Descriptive analyses
Descriptive and time series analyses were conducted in R (R Core Team, 2022) using packages plyr (Wickham, 2011), tidyverse (Wickham, 2017), DescTools (Signorell et al., 2019), lubridate (Grolemund & Wickham, 2011), irr (Gamer, Lemon, Gamer, Robinson, & Kendall’s, 2012), and tseries (Trapletti & Hornik, 2016).
Frequency distributions and descriptive statistics were generated to describe sampling effort for JEV sero-surveillance (IgG and IgM antibody testing) by pig age group and district throughout the study period. Frequency distributions and descriptive statistics were generated to explore temporal and spatial patterns in aggregated (monthly and annually) IgM seroprevalence (all age groups combined), and IgG seroprevalence in each age group then in all age groups combined.
Apparent seroprevalence was adjusted to true seroprevalence to account for imperfect test specificity and sensitivity (Rogan & Gladen, 1978) with 95% confidence intervals according to Blaker’s method (Blaker, 2000) in the R package, epi-R (Stevenson et al., 2017).
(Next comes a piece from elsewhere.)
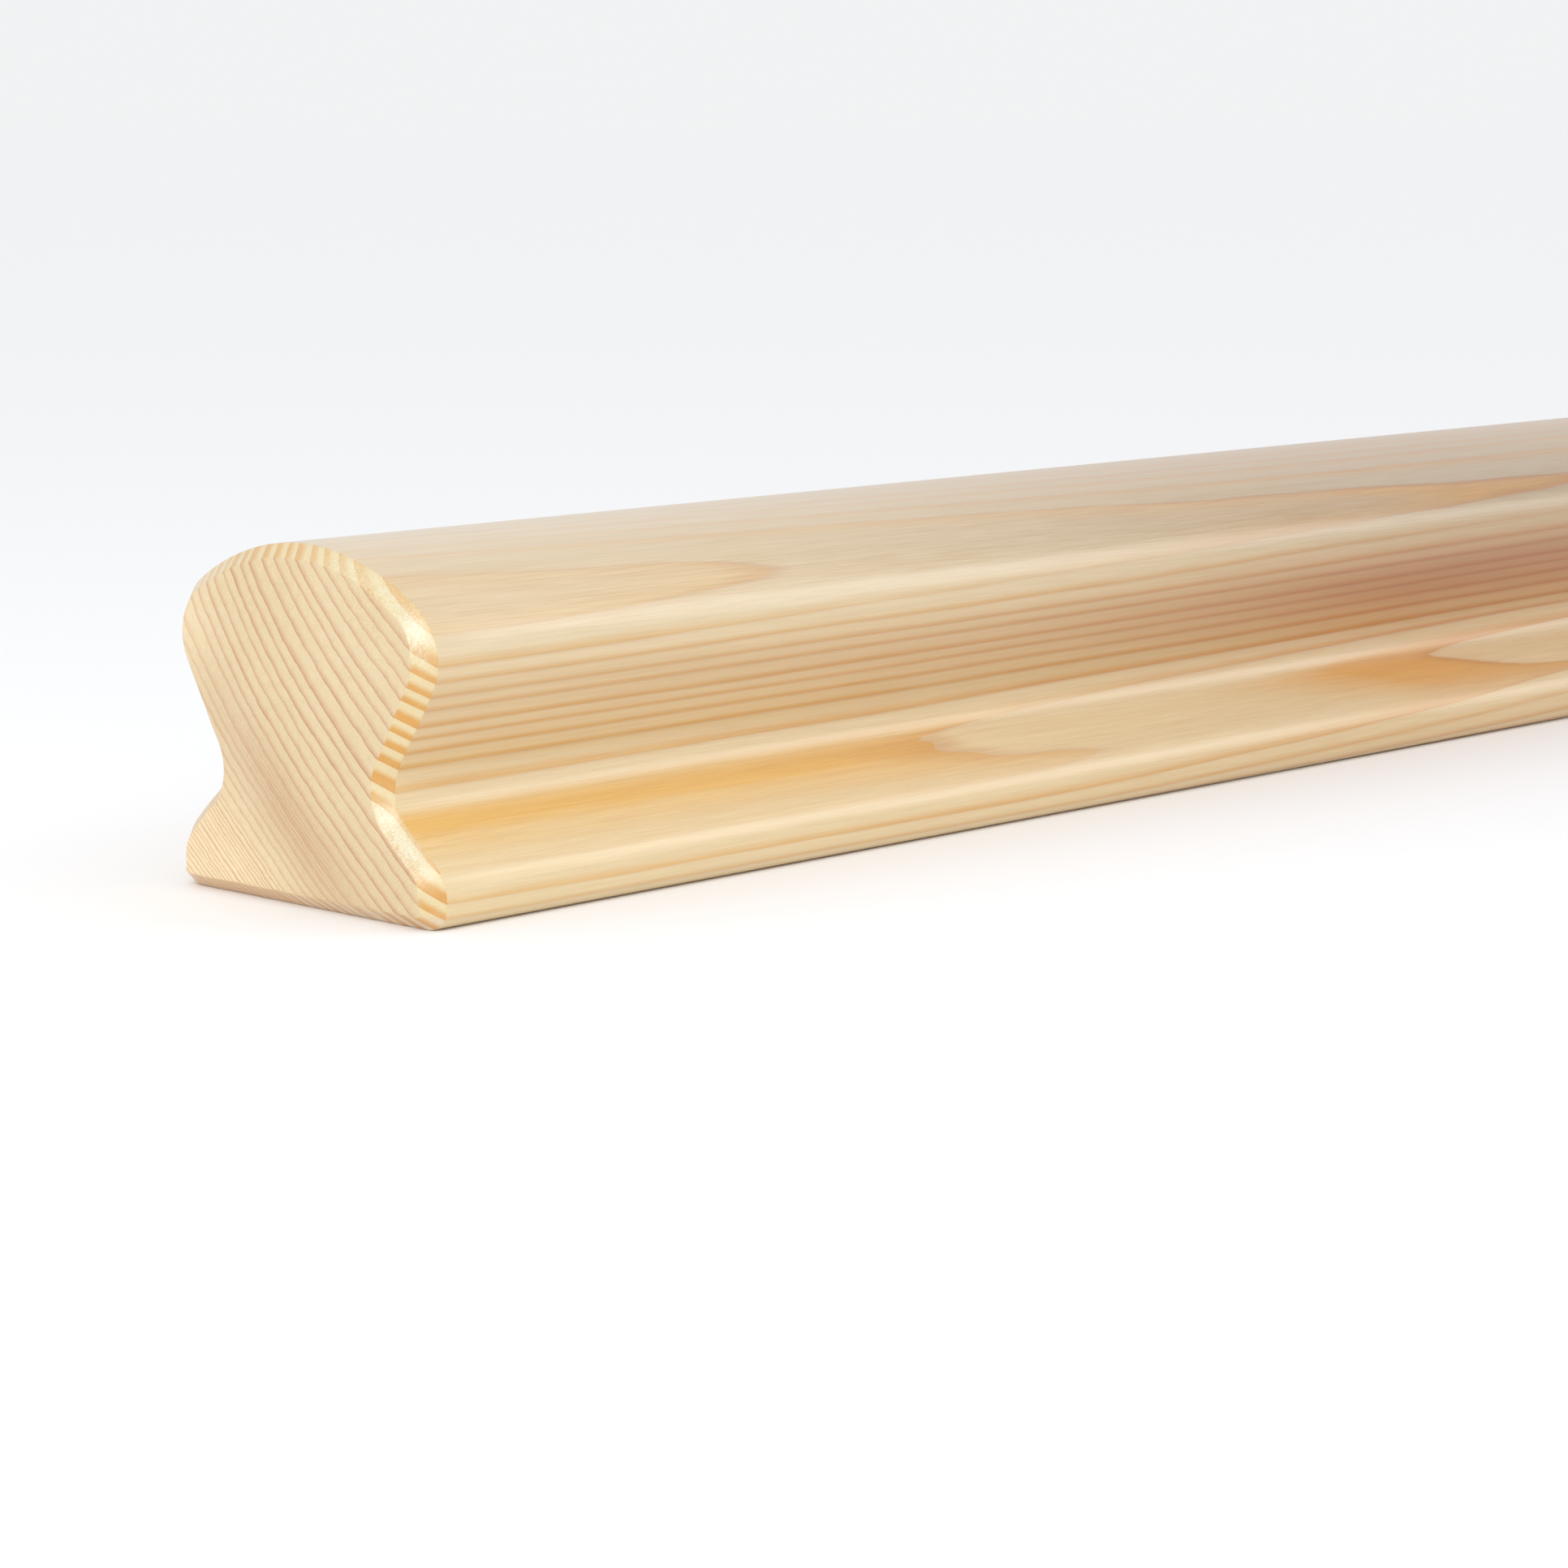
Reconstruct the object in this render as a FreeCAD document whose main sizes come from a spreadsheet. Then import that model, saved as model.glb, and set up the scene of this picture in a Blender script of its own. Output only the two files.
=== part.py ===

Linear regression was used to quantify the secular trend and seasonality, followed by time series decomposition to visualize temporal components including trend, seasonality (annual cyclical variation), and the remainder, or random, component that could not be accounted for by trend or cyclical variation. A heat plot (function ‘geom_tile’ in R package ggplot2; Wickham (2009)) was generated to visualise the rolling mean of quarterly IgG seroprevalence (the mean IgG seroprevalence across current, prior and subsequent quarters) by district throughout the study period.